It’s been over 80 days since COVID -19 lockdowns began in India. Literally, life has changed for most people. While for the general population many of the lockdown restrictions have been lifted, the elderly, the immunocompromised and the very young are still locked in. Mindsets have been impacted in different ways. Some people proceed with caution for fear of infection while some simply don’t care. And the numbers of people infected with COVID 19 are beginning to soar.
Among those for whom the Don Bosco Network cares especially—the migrants, daily wagers, vulnerable elderly and children, the homeless, and poor— there are various preoccupations. Some migrant labourers are waiting for an opportunity to go home now that many states permit interstate travel. It’s about getting tickets, the money for the travel, food for the journey, quarantine rules when they reach, the real threat of infection during the long journeys, the worry for the welfare of their families. For those already on the road, it’s the need to reach home under really difficult circumstances and not knowing what awaits them. Common to those who return to their native states and to those who remain wherever they are, is the big question: What next?
What next in terms of survival? If infected with COVID 19, how to manage? How to earn enough to feed selves and families? What are the available means to earn a living? These questions, therefore, become relevant to the Don Bosco Network as well. While looking for possible answers to these questions, the Don Bosco Network understands the vital need to provide basic sustenance for these vulnerable people until they can find their bearings and get back on their feet after this massive upheaval.
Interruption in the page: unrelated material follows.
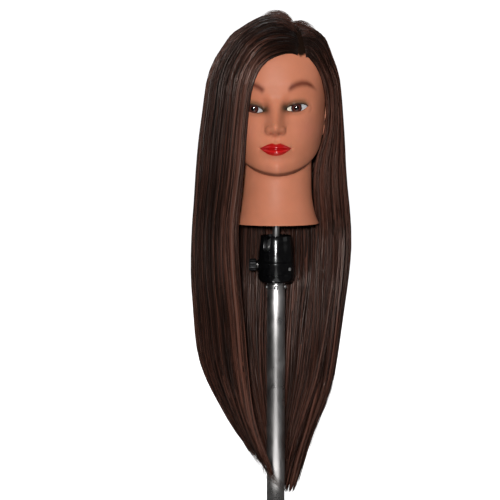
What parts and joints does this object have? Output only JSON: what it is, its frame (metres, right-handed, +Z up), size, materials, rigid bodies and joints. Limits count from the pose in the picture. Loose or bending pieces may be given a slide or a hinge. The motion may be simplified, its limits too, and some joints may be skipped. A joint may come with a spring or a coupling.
{
  "type": "mannequin training head on a ball clamp",
  "caption": "Hairdressing training head: soft vinyl face over a foam core, waist-long straight brown hair, held on a lockable ball clamp on a steel column.",
  "frame": {"origin": "centre of the column's foot, on the column's axis", "axes": "+Z up along the column, -Y the way the face looks at rest, +X to the head's own left"},
  "size_m": [0.223, 0.2117, 0.7128],
  "materials": {
    "skin_vinyl": "waxy, painted features",
    "eye_acrylic": "polished",
    "core_foam": "rigid foam",
    "hair": "smooth straight strands",
    "black_plastic": "glossy",
    "grey_plastic": "moulded",
    "nylon": "moulded",
    "rubber": "matte",
    "brushed_tube": "drawn along its length",
    "bright_steel": "bright",
    "brass": "machined"
  },
  "bodies": {
    "column": {"column_tube": "brushed_tube", "column_end_plug": "black_plastic", "column_spigot": "bright_steel", "collar_ring": "bright_steel", "thrust_washer": "nylon", "column_screw_left": "bright_steel", "column_screw_back": "bright_steel", "column_screw_right": "bright_steel", "column_screw_front": "bright_steel"},
    "housing": {"housing_shell": "black_plastic", "housing_base": "black_plastic", "base_screw_1": "bright_steel", "base_screw_2": "bright_steel", "base_screw_3": "bright_steel", "lock_bush": "bright_steel"},
    "pan_screw": {"pan_screw": "bright_steel"},
    "seat_cup": {"seat_cup": "nylon"},
    "clamp_shoe": {"clamp_shoe": "brass"},
    "lock_knob": {"lock_knob": "black_plastic", "lock_stud": "bright_steel"},
    "head": {"head_shell": "skin_vinyl", "left_eye": "eye_acrylic", "right_eye": "eye_acrylic", "foam_core": "core_foam", "neck_base_plate": "grey_plastic", "neck_socket": "grey_plastic", "hair_crown": "hair", "hair_left_side": "hair", "hair_right_side": "hair", "hair_back_side": "hair", "ball": "bright_steel", "stem": "bright_steel", "jam_nut": "bright_steel", "mounting_plug": "black_plastic", "plug_ring_lower": "rubber", "plug_ring_upper": "rubber"},
    "hair_fall": {"hair_left_fall": "hair", "hair_right_fall": "hair", "hair_back_fall": "hair"}
  },
  "joints": [
    {"name": "pan", "type": "hinge", "parent": "column", "child": "housing", "pos_m": [0, 0, 0.3315], "axis": [0, 0, 1], "continuous": true},
    {"name": "tilt", "type": "hinge", "parent": "housing", "child": "head", "pos_m": [0, 0, 0.381], "axis": [1, 0, 0], "range_deg": [-25, 25], "deforming": ["hair_left_fall", "hair_right_fall", "hair_back_fall"]},
    {"name": "hair_hang", "type": "hinge", "parent": "head", "child": "hair_fall", "pos_m": [0, 0, 0.381], "axis": [1, 0, 0], "range_deg": [-25, 25]},
    {"name": "lock_draw", "type": "slide", "parent": "housing", "child": "clamp_shoe", "axis": [-1, 0, 0], "range_m": [0, 0.00187]},
    {"name": "lock_turn", "type": "hinge", "parent": "clamp_shoe", "child": "lock_knob", "pos_m": [-0.0284, 0, 0.3564], "axis": [-1, 0, 0], "range_deg": [0, 540]},
    {"name": "cup_drop", "type": "slide", "parent": "housing", "child": "seat_cup", "axis": [0, 0, -1], "range_m": [0, 0.0005]},
    {"name": "pan_screw_turn", "type": "hinge", "parent": "housing", "child": "pan_screw", "pos_m": [0.0196, -0.01828, 0.3518], "axis": [0.7314, -0.682, 0], "range_deg": [0, 360]}
  ],
  "couplings": [
    {"joint": "hair_hang", "follows": "tilt", "ratio": -1},
    {"joint": "lock_turn", "follows": "lock_draw", "rad_per_m": 5021.5},
    {"joint": "cup_drop", "follows": "lock_draw", "ratio": 0.2664}
  ]
}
Therefore, the Don Bosco Solidarity COVID 19 relief continues, now reaching 139,7742 million people with food either through provisions or cooked meals. Among a host of other means of support, it has produced 430,875 face masks for distribution and distributed 64,342 sanitary kits to people in need. Unfortunately for us, with the lifting of the lockdown, the COVID 19 infection and the weight of the issues of survival have not lifted. It is our shared humanity and the spirit of solidarity that uplifts us in these times.
The Don Bosco Network in India comprises of 11 Planning and Development Organisations (PDOs), each dedicated to the development of the Salesian provinces they serve. The Don Bosco network is spread across 29 states and 354 NGOs, reaching more than 10 lakh people.